How does this map on to the dilemma about abusive coaching? Simply, especially with younger athletes where the goals should be having fun and learning skills – in that order – parents, coaches and sport administrators must have a closer eye on the interactions between coaches and children to intervene whenever a coach’s style can be deleterious to the athletes’ development. Better coaching education requirements need to be the norm. Criminal background checks should be the standard. But, workshops for parents about appropriate participation and interactions with coaches need to be more commonplace. A code of conduct has to be established that provides guidance for the example that parents have to model for their kids. And, except when there is reasonable evidence that abuse may be taking place, parents have to let coaches coach.

The realization that coaches that use name-calling and fear-mongering as a motivational style are less likely to be successful is spreading, but not quickly enough. There are still coaches that believe that this works. There also are coaches who still think exercise should be used for punishment for athletes that are not performing up to standards. Parents and coaches need to continue to evolve into their roles, and accept their full responsibilities for developing a whole person, as well as an athlete.

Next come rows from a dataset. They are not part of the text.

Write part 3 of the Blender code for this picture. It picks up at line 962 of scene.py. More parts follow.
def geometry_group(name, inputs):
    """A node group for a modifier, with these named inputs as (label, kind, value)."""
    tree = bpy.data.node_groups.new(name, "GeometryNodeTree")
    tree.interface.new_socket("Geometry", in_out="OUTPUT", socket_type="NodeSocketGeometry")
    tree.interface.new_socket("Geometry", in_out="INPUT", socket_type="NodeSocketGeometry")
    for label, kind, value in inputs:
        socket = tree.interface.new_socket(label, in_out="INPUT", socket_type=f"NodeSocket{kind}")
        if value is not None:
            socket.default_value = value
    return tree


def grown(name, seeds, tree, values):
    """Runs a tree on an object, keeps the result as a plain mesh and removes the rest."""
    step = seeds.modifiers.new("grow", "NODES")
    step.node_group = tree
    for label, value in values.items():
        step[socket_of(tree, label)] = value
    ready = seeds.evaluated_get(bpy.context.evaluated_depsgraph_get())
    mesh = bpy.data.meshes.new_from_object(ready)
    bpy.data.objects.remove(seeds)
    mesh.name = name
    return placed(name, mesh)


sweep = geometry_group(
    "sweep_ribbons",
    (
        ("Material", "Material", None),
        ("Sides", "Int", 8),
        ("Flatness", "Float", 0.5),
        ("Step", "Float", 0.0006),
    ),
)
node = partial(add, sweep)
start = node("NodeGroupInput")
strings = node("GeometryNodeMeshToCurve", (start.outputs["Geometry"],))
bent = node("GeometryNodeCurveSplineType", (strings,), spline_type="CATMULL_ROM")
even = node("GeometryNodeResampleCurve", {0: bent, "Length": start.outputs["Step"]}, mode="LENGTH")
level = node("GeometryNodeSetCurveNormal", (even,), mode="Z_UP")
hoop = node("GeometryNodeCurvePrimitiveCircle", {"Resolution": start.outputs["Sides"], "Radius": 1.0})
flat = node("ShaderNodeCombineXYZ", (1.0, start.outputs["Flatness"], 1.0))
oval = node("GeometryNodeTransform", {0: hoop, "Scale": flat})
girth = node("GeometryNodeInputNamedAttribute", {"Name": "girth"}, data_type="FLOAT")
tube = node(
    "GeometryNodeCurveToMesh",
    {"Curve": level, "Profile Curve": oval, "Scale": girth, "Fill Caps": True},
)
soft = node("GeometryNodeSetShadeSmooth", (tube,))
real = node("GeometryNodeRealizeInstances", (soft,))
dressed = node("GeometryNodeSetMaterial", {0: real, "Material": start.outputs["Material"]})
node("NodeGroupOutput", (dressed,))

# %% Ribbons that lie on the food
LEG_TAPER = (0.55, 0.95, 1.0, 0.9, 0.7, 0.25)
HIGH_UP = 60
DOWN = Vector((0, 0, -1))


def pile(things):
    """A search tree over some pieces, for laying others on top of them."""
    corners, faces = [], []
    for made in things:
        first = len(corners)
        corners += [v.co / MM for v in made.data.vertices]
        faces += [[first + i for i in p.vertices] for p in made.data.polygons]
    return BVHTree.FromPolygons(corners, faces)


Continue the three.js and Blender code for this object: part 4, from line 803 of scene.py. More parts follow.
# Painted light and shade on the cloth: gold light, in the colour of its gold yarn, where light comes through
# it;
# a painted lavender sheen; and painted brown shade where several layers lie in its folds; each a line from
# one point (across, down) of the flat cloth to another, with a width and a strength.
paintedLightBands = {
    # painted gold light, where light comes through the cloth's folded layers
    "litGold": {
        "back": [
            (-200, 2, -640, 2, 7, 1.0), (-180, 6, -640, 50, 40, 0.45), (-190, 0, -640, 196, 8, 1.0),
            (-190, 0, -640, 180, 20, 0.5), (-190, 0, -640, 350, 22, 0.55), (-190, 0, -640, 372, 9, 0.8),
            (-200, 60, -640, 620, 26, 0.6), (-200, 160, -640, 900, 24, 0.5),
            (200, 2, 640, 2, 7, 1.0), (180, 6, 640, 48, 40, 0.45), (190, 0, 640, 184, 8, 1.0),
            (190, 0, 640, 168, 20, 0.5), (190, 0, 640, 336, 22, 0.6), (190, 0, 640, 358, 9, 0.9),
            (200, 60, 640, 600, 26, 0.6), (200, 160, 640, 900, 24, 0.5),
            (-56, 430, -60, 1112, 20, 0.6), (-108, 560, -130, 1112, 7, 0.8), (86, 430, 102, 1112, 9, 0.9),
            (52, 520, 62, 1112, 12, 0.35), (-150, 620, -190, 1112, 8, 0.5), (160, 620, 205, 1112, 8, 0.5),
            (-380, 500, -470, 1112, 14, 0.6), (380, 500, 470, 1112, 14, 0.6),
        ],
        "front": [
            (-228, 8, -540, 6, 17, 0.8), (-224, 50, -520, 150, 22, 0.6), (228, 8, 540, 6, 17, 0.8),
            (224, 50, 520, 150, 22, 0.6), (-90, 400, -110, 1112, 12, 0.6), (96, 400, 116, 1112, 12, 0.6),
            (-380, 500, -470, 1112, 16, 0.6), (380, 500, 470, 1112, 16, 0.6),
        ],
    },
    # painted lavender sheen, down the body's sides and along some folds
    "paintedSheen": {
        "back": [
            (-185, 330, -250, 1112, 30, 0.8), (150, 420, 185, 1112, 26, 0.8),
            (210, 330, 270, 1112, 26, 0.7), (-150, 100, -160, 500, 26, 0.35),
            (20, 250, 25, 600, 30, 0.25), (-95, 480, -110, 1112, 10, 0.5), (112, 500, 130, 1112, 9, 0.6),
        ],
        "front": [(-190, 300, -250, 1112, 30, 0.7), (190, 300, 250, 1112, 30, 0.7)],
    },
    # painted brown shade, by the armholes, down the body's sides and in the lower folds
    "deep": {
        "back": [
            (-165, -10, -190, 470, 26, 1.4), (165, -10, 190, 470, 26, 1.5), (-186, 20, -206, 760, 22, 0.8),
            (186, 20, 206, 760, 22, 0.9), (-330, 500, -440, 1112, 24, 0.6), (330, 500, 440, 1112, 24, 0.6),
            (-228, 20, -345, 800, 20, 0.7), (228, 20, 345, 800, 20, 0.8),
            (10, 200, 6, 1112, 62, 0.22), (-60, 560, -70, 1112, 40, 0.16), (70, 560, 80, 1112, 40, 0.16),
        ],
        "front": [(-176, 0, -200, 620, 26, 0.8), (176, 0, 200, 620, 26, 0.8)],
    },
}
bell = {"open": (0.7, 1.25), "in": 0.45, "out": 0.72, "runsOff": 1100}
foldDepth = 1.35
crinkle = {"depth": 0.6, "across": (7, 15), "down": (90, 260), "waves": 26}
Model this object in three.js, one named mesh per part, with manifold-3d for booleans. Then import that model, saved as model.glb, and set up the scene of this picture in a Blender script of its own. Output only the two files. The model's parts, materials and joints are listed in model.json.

The other side that I remain concerned about is the possibility that individuals are so spoiled and coddled that they cannot hear feedback, criticism or coaching without it being identified as abuse or maltreatment. To be clear, I am not implying we should turn the blind eye to abuse…absolutely not! However, increasingly there is a trend that people, both young and old, are not receiving honest, direct feedback. Grades in school are inflated at times. Supervision and coaching has to be driven by positive comments, which make it difficult at times to shape behavior. Perhaps we are not teaching children resilience the way they need it; especially when life, not only sports, will knock you down. I wonder if we are losing this message, and our ability to achieve greatness along with it.